Reproduce the data exactly.

◆ **Data block**
..............................
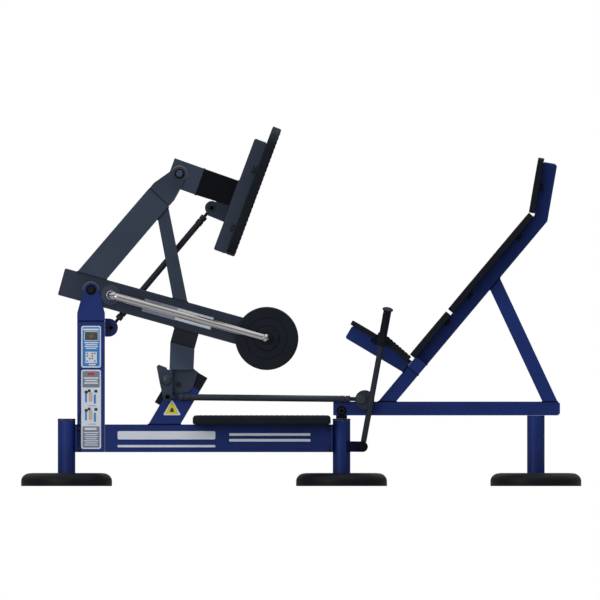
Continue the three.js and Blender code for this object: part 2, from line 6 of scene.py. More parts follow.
import bmesh
import bpy
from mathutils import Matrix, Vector

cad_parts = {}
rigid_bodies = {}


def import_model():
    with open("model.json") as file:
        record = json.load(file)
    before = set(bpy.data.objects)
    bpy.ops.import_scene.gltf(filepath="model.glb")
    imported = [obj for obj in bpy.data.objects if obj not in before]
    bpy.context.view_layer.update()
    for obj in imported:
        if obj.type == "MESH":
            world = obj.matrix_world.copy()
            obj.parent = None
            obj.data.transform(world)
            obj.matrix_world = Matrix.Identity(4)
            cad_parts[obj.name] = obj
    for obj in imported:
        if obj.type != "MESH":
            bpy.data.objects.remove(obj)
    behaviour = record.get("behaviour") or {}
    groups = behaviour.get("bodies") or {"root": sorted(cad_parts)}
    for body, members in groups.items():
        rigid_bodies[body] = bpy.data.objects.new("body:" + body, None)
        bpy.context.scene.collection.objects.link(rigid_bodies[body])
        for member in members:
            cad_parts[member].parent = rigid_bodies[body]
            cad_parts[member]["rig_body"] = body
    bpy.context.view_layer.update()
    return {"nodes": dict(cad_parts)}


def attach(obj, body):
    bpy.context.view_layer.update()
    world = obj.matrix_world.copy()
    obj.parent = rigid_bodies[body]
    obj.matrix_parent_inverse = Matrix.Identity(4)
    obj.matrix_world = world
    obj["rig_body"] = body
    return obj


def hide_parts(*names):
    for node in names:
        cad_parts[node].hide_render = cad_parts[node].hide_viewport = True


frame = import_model()

MM = 0.001
GAP = 0.3  # clearance between touching parts
SIDES = (("near", -1), ("far", 1))
ACROSS = Vector((0, 1, 0))
ALONG = Vector((1, 0, 0))
UP = Vector((0, 0, 1))

# ---------------------------------------------------------------- the CAD model's driving dimensions
POSTS = {"left": -1016.0, "middle": 174.7, "right": 1016.0}
TUBE_HALF = 30.0
MAIN_PIVOT = (-910.2, 850.4)
UPPER_PIVOT = (-527.4, 1352.7)
CHEEK_OUT = 40.0
HORNS = (89.0, 790.0)
BOSS_FACE = 38.0
RAIL_REACH, RAIL_BEND, RAIL_RADIUS = 130.0, 34.0, 16.0
LINK_ENDS = ((-824.0, 686.3), (-387.1, 1205.0))
LINK_Y = 56.0
LUG_FACES = (32.8, 30.8)
CATCH_PIVOT, CATCH_PIN = (-582.4, 460.3), (-578.5, 385.8)
LEVER_PIVOT, LEVER_PIN = (265.9, 170.6), (260.2, 376.7)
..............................
◆ **Output of the task**
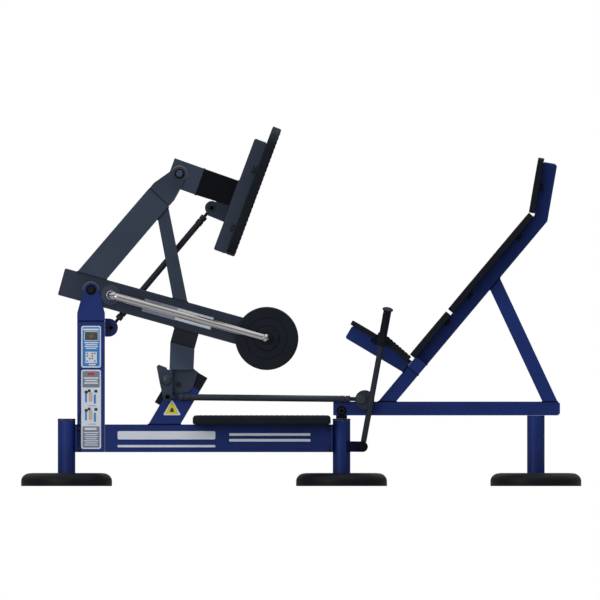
Continue the three.js and Blender code for this object: part 2, from line 6 of scene.py. More parts follow.
import bmesh
import bpy
from mathutils import Matrix, Vector

cad_parts = {}
rigid_bodies = {}


def import_model():
    with open("model.json") as file:
        record = json.load(file)
    before = set(bpy.data.objects)
    bpy.ops.import_scene.gltf(filepath="model.glb")
    imported = [obj for obj in bpy.data.objects if obj not in before]
    bpy.context.view_layer.update()
    for obj in imported:
        if obj.type == "MESH":
            world = obj.matrix_world.copy()
            obj.parent = None
            obj.data.transform(world)
            obj.matrix_world = Matrix.Identity(4)
            cad_parts[obj.name] = obj
    for obj in imported:
        if obj.type != "MESH":
            bpy.data.objects.remove(obj)
    behaviour = record.get("behaviour") or {}
    groups = behaviour.get("bodies") or {"root": sorted(cad_parts)}
    for body, members in groups.items():
        rigid_bodies[body] = bpy.data.objects.new("body:" + body, None)
        bpy.context.scene.collection.objects.link(rigid_bodies[body])
        for member in members:
            cad_parts[member].parent = rigid_bodies[body]
            cad_parts[member]["rig_body"] = body
    bpy.context.view_layer.update()
    return {"nodes": dict(cad_parts)}


def attach(obj, body):
    bpy.context.view_layer.update()
    world = obj.matrix_world.copy()
    obj.parent = rigid_bodies[body]
    obj.matrix_parent_inverse = Matrix.Identity(4)
    obj.matrix_world = world
    obj["rig_body"] = body
    return obj


def hide_parts(*names):
    for node in names:
        cad_parts[node].hide_render = cad_parts[node].hide_viewport = True


frame = import_model()

MM = 0.001
GAP = 0.3  # clearance between touching parts
SIDES = (("near", -1), ("far", 1))
ACROSS = Vector((0, 1, 0))
ALONG = Vector((1, 0, 0))
UP = Vector((0, 0, 1))

# ---------------------------------------------------------------- the CAD model's driving dimensions
POSTS = {"left": -1016.0, "middle": 174.7, "right": 1016.0}
TUBE_HALF = 30.0
MAIN_PIVOT = (-910.2, 850.4)
UPPER_PIVOT = (-527.4, 1352.7)
CHEEK_OUT = 40.0
HORNS = (89.0, 790.0)
BOSS_FACE = 38.0
RAIL_REACH, RAIL_BEND, RAIL_RADIUS = 130.0, 34.0, 16.0
LINK_ENDS = ((-824.0, 686.3), (-387.1, 1205.0))
LINK_Y = 56.0
LUG_FACES = (32.8, 30.8)
CATCH_PIVOT, CATCH_PIN = (-582.4, 460.3), (-578.5, 385.8)
LEVER_PIVOT, LEVER_PIN = (265.9, 170.6), (260.2, 376.7)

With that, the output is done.